The results of adopting EBM in the USA have been replicated in Italy [6]. Other countries are also starting to adopt it although their results have not yet been published.

For over 30 years, the Fennigkoh & Smith model was adopted for maintenance of medical equipment at the American University of Beirut Medical Center (AUBMC). During this period of time, a failure coding system more elaborate than the EBM method described above was used. Although the data thus obtained helped to improve the maintenance strategy, it was more labor intensive and did not allow evaluation of safety and reliability as easily as the EBM method describe above.
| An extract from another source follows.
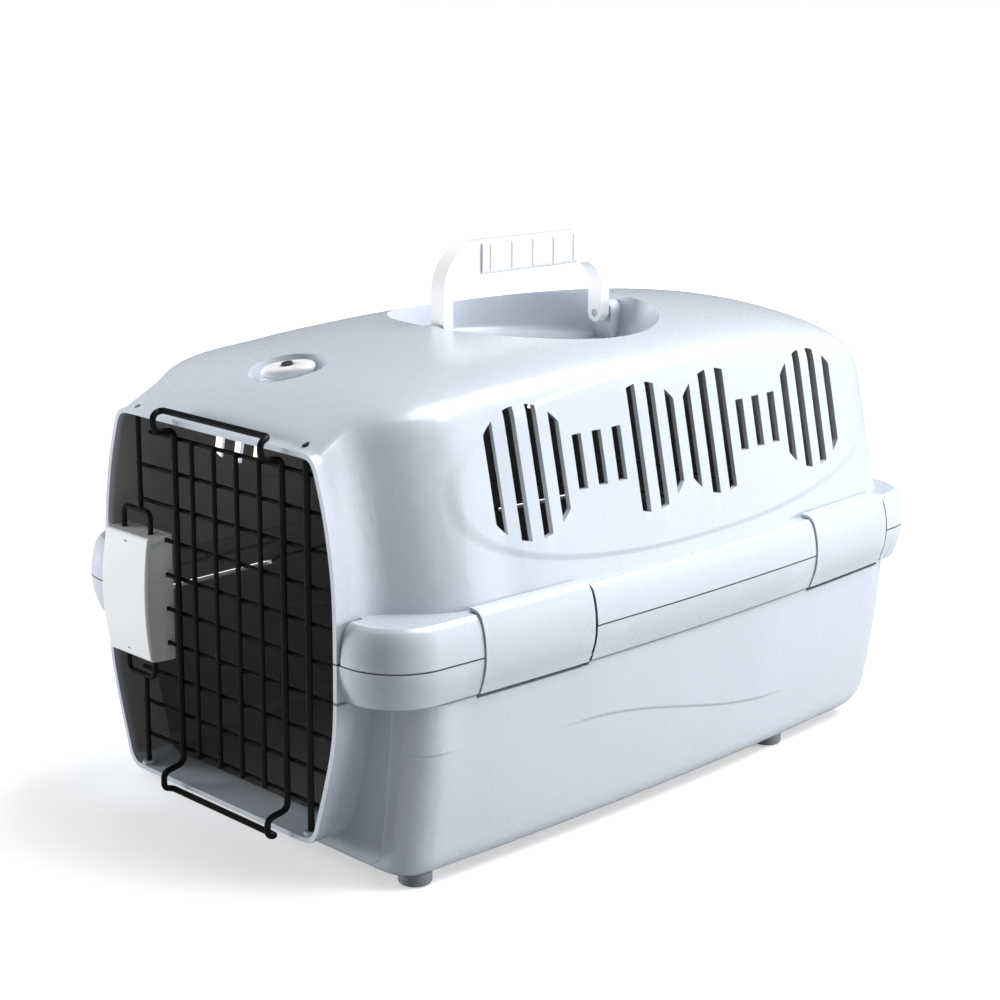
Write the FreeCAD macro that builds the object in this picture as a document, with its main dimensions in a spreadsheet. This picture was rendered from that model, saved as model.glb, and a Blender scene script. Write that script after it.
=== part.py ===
import FreeCAD, Part
import Sketcher
import math
import os
from FreeCAD import Placement, Rotation, Vector

# Two-shell pet transport carrier with a welded wire door.
# Frame: +X to the right (width), -Y to the front (door), +Y to the rear, +Z up.
# Origin on the floor under the middle of the cabin.  Millimetres.

os.makedirs("parts", exist_ok=True)
doc = FreeCAD.newDocument("carrier")

# ---- driving dimensions ------------------------------------------------------
DIMENSIONS = [
    # shells
    ("seam_z", 138.0), ("seam_gap", 0.3), ("wall_thk", 3.0),
    ("belt_half", 159.0), ("belt_rise", 23.5), ("belt_drop", 22.5),
    ("belt_front", 228.6), ("belt_rear", 278.0), ("belt_corner", 38.0),
    ("rim_front", 229.3), ("body_rear", 270.0), ("body_front", 203.0),
    ("roof_top", 297.3), ("base_bottom", 6.3), ("side_bow", 2810.0), ("bow_mid", 24.75),
    ("slot_pitch", 17.0), ("slot_wide", 7.7), ("slot_mid", 36.0),
    ("vent_rad", 38.5), ("vent_mid", 228.6), ("bar_half", 16.0),
    ("dish_rad", 89.0), ("dish_floor", 268.0), ("dish_mid", 24.0),
    # carrying handle
    ("handle_half", 76.0), ("handle_top", 343.5), ("handle_pivot", 286.0),
    ("leg_thk", 7.6), ("leg_wide", 12.0), ("grip_deep", 21.0), ("grip_wide", 15.0),
    ("pin_rad", 2.5), ("pin_clear", 0.05), ("pin_long", 15.0),
    # door
    ("door_plane", 222.0), ("hinge_pos", 77.0), ("latch_pos", 77.0),
    ("mesh_rad", 1.5), ("cross_rad", 1.3), ("hinge_rad", 2.0), ("bail_rad", 1.9),
    ("mesh_pitch", 21.0), ("row_top", 238.2), ("row_pitch", 21.5),
    ("bolt_rad", 1.6), ("bolt_hole", 2.0), ("bolt_plane", 224.6),
    ("box_left", 104.0), ("box_right", 58.5), ("box_low", 98.0), ("box_high", 177.0),
    ("box_front", 233.5), ("box_back", 218.1), ("box_bulge", 3.0), ("plate_thk", 2.4),
    ("spring_rad", 3.4), ("spring_wire", 0.45),
    ("screw_rad", 1.5), ("screw_long", 11.0), ("screw_head_rad", 2.8),
    # side latches
    ("latch_len", 85.6), ("latch_thk", 3.2), ("latch_pin", 1.5),
    ("latch_front_mid", 118.0), ("latch_rear_mid", 187.0),
    # feet
    ("foot_rad", 10.0), ("foot_tall", 8.0), ("foot_side", 121.0),
    ("foot_front", 182.0), ("foot_rear", 144.0),
    # brow knob
    ("knob_rad", 8.5), ("knob_long", 30.0), ("knob_wide", 8.0), ("knob_tall", 6.5),
    ("knob_foot", 3.0), ("knob_bowl", 24.0), ("knob_deep", 10.0), ("knob_pin", 2.0),
    ("knob_pin_long", 17.5), ("knob_pin_head", 3.4), ("head_tall", 1.6),
]
sheet = doc.addObject("Spreadsheet::Sheet", "Dimensions")
for row, (alias, value) in enumerate(DIMENSIONS, 1):
    sheet.set("A%d" % row, alias)
    sheet.set("B%d" % row, str(value))
    sheet.setAlias("B%d" % row, alias)
doc.recompute()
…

The main challenges lying ahead in getting the full benefit of this system in our MENA region are:

1. Willingness to adopt this method and share information across different institutions.
2. Marketing the advantages of applying this method within each institution to the several key stakeholders.
3. Convincing JCI and national accreditation bodies of the advantages of this approach instead of using the OEM recommendations and electrical safety checks.

References #

1. “Evidence based medicine—an oral history”, British Med Journal. Available at https://www.bmj.com/content/348/bmj.g371. Accessed August 10, 2021. (2014).
2. Wang B. Evidence-Based Maintenance of Medical Equipment: An Outcome-Based Method of Keeping Medical Equipment Safe and Reliable, BSI, Cornelius NC (2019).
3. Fennigkoh, L. & Smith, B. “Clinical equipment management”. Plant, Technology and Safety Management,Volume 2, pp. 5-14. (1989).
4. Moubray, J. Reliability-centered Maintenance. Second ed., Industrial Press, Inc. New York NY. (1997).
5. Wang, B, Rui, T & Balar, S. “An estimate of patient incidents caused by medical equipment maintenance omissions”. Biomed Instrum Technol, Volume 47, pp. 84-91. (2013).
6. Iadanza E, Gonneelli V, Satta F & Gherardelli M. “Evidence-based medical equipment management: A convenient implementation”. Med & Biol Eng & Comp, 57:2215-2230 (2019).